自治体によるペット火葬は小動物の「焼却処分」
行政はペット供養についてどのように向き合っているのでしょうか。ペットの火葬を引き受けてくれる公営の火葬場は全国的に見てもほんのひとにぎりで、火葬をしてくれたとしても遺骨を返してくれないところの方が多く、人の火葬のように手厚く対応してもらえないのが現状です。これはペットに対し、『動物愛護管理法』では命あるものとして大切に取り扱うようにしなければならないとしている反面、『廃棄物処理法』では「一般廃棄物」と定義していることも考えられます。

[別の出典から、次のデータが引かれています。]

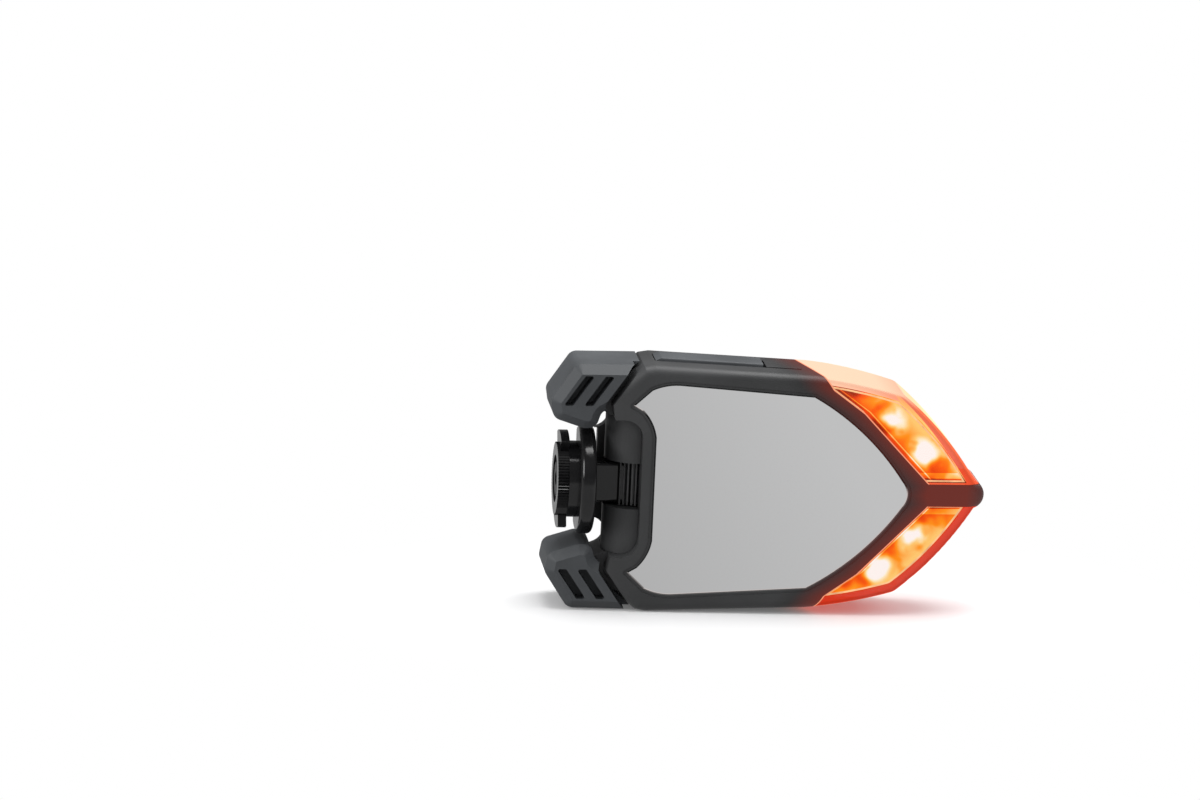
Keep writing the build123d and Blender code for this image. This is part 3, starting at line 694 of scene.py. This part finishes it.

なかには、尊厳ある対応をしてくれる自治体もあります。横浜市の市営戸塚斎場では個別火葬を行ってくれますし、兵庫県姫路市では遺骨を市営霊園内の動物供養碑に納めてくれます。
ペット専用霊園
ペット霊園には、火葬炉、お墓、納骨堂、お別れ室、などの設備を備えているところが多く見られます。移動火葬車では火葬しかできず、また寺院の場合は火葬炉がないケースがほとんどですが、ペット霊園であれば火葬から埋葬を一カ所でできるところもあります。
ペット霊園の検索サイトも充実しています。まずはお住いのエリアにどのようなペット霊園があるか調べてみるとよいでしょう。
ペット供養できるを探す
ペットと一緒にお墓に入りたい人は4割
ライフドットが直近3年間でペット(犬・猫限定)をなくした20代から70代の男女660人に調べたところによると、亡くなったペットを火葬する人は8割以上、ペットと一緒にお墓に入りたい人は4割以上にのぼりました。亡くなったあともペットと一緒にいたいと考える人が多いようです。
人とペットが一緒に入れるお墓が増えている
従来は、人のお墓にペットが一緒に入ることはタブーとされてきましたが、近年は考え方も変わってきています。世田谷区上馬にある感応院では、同じ区画の中に人の遺骨を納めるカロートと、ペットの遺骨を納めるカロートを分けて設置した「プラスペット墓地」を販売しています。また、メモリアルアートの大野屋もペットと飼い主が同じ区画に入れる「Withペット」を手がけます。
仏教の考えに基づき、昔は嫌がられることが多かった
仏教では六道輪廻(ろくどうりんね)の教えから、人間が生きる人間道と、動物が生きる畜生道を分けて考えていました。いまでもそのような考えの人もいらっしゃることから、メモリアルアートの大野屋は「Withペット」の区画と一般墓区画のゾーンを分ける配慮をしています。
手元供養品も充実
最近では遺骨を霊園に納めずに、身近な場所に置いておきたい人のための手元供養品も充実しています。
仏壇や位牌にとどまらず、遺骨を納める骨壷やペンダント、フォトフレーム、ペット用の線香やローソクなど、亡くなったあとも愛するペットを身近に感じることができます。こうした商品が人気なのも、やはり人々がペットをそれだけ大切に考えていることの表れなのでしょう。
まとめ
古くから動物供養を行ってきた日本人ですが、人とのつながりが希薄化していく中で、家族の一員であるペットへの想いは格別でしょう。死後も大切に供養したいと希望する人が増えています。
本記事を執筆するにあたり、浄土宗僧侶でジャーナリストの鵜飼秀徳さんの『ペットと葬式 日本人の供養心をさぐる』を参考にさせていただきましたが、鵜飼さんご自身も著書の中で、「人間とペットとの関係性は、時代や社会構造と共に変わる。ペットの死の受け皿になるべき宗教界は、真剣にその死後を議論する時機にきていると思う」と説かれています。
宗教界によるペット供養への理解と手厚いケア、さらには国による法整備が求められます。これらが実現することで、ペット供養はいまよりもさらに充実したものになることでしょう。